■ What you have to do ■
Both end lines count: copy exactly from the line that contains "obj.data.transform(world)" to the line that contains "cad_parts[node].hide_render = cad_parts[node].hide_viewport", and only those lines.

....................

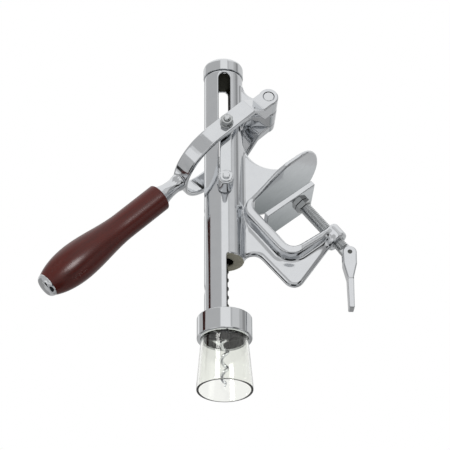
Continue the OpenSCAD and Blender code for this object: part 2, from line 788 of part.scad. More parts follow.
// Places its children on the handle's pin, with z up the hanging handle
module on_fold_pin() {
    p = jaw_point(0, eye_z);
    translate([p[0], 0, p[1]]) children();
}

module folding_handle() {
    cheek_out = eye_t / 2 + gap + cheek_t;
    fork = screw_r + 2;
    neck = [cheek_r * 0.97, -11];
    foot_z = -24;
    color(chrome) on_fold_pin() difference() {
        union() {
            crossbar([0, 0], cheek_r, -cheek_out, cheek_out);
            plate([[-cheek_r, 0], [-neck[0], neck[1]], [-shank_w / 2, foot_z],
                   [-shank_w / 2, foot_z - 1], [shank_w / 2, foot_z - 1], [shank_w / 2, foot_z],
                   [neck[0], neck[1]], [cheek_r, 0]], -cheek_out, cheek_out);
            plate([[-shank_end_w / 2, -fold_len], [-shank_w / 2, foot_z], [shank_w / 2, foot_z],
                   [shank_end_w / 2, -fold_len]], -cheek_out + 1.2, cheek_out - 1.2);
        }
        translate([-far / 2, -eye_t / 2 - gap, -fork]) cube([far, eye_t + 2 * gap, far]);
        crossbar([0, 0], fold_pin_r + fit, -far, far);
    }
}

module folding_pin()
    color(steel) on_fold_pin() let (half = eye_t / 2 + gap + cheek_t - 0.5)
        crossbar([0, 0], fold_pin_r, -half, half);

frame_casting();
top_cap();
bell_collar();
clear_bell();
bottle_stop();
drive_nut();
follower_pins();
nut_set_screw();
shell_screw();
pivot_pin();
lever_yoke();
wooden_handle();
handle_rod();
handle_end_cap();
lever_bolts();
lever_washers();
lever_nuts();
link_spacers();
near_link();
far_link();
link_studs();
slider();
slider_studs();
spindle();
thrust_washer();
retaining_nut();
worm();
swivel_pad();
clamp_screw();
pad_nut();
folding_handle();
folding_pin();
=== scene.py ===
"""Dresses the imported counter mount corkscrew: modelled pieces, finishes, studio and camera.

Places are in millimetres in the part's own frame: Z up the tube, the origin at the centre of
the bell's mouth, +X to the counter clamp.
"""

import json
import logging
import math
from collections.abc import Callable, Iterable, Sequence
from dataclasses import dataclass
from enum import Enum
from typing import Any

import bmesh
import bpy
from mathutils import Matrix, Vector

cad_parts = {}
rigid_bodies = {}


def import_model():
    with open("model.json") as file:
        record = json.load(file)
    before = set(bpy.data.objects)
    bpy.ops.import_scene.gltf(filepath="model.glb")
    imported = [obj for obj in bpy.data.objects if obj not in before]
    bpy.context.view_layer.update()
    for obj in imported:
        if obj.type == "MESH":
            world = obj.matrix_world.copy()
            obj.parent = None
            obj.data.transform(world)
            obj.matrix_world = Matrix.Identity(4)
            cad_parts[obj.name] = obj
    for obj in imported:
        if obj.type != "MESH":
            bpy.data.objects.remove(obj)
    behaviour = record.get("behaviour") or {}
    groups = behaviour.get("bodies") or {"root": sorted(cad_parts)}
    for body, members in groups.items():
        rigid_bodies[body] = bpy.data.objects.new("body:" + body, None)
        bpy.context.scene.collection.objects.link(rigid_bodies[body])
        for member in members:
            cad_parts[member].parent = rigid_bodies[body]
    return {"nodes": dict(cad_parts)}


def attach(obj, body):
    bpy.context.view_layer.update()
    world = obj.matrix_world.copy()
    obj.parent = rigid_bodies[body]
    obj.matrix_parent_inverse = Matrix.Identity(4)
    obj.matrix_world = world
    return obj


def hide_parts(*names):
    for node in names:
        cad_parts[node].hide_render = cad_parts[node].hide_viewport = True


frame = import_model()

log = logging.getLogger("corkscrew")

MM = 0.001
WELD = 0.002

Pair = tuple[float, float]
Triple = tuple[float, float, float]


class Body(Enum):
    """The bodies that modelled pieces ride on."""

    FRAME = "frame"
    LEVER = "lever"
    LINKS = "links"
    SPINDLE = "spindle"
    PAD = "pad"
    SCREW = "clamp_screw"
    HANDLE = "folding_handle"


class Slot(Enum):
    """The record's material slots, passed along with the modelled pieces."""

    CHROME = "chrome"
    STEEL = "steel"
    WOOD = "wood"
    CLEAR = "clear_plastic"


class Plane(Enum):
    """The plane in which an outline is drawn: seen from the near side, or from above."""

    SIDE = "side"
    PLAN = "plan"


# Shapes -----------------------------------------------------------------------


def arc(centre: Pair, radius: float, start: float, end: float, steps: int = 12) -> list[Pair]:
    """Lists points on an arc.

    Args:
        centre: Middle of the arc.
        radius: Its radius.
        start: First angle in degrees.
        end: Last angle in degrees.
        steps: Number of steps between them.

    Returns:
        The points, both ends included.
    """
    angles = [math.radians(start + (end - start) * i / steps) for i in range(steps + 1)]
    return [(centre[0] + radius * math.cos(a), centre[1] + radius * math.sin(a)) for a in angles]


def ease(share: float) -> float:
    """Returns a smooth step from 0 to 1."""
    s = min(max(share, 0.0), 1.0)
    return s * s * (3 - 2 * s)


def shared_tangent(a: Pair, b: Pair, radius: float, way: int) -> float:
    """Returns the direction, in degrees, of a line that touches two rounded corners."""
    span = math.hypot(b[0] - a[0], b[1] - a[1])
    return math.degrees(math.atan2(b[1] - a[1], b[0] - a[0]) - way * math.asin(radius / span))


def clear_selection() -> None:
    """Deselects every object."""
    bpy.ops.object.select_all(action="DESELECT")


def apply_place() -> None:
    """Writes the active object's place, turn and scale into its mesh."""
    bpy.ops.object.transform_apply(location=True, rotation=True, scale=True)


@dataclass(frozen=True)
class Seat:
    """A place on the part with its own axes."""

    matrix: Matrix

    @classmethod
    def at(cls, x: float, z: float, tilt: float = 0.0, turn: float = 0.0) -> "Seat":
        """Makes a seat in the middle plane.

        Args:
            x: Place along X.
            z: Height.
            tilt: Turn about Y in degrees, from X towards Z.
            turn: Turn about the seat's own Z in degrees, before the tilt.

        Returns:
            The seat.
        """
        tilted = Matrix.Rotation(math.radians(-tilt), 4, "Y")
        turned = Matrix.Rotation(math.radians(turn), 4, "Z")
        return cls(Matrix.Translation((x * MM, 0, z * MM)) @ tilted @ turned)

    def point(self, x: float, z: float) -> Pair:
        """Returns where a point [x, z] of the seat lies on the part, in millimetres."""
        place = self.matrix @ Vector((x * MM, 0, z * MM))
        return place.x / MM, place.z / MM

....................

■ Answer below ■
            obj.data.transform(world)
            obj.matrix_world = Matrix.Identity(4)
            cad_parts[obj.name] = obj
    for obj in imported:
        if obj.type != "MESH":
            bpy.data.objects.remove(obj)
    behaviour = record.get("behaviour") or {}
    groups = behaviour.get("bodies") or {"root": sorted(cad_parts)}
    for body, members in groups.items():
        rigid_bodies[body] = bpy.data.objects.new("body:" + body, None)
        bpy.context.scene.collection.objects.link(rigid_bodies[body])
        for member in members:
            cad_parts[member].parent = rigid_bodies[body]
    return {"nodes": dict(cad_parts)}


def attach(obj, body):
    bpy.context.view_layer.update()
    world = obj.matrix_world.copy()
    obj.parent = rigid_bodies[body]
    obj.matrix_parent_inverse = Matrix.Identity(4)
    obj.matrix_world = world
    return obj


def hide_parts(*names):
    for node in names:
        cad_parts[node].hide_render = cad_parts[node].hide_viewport = True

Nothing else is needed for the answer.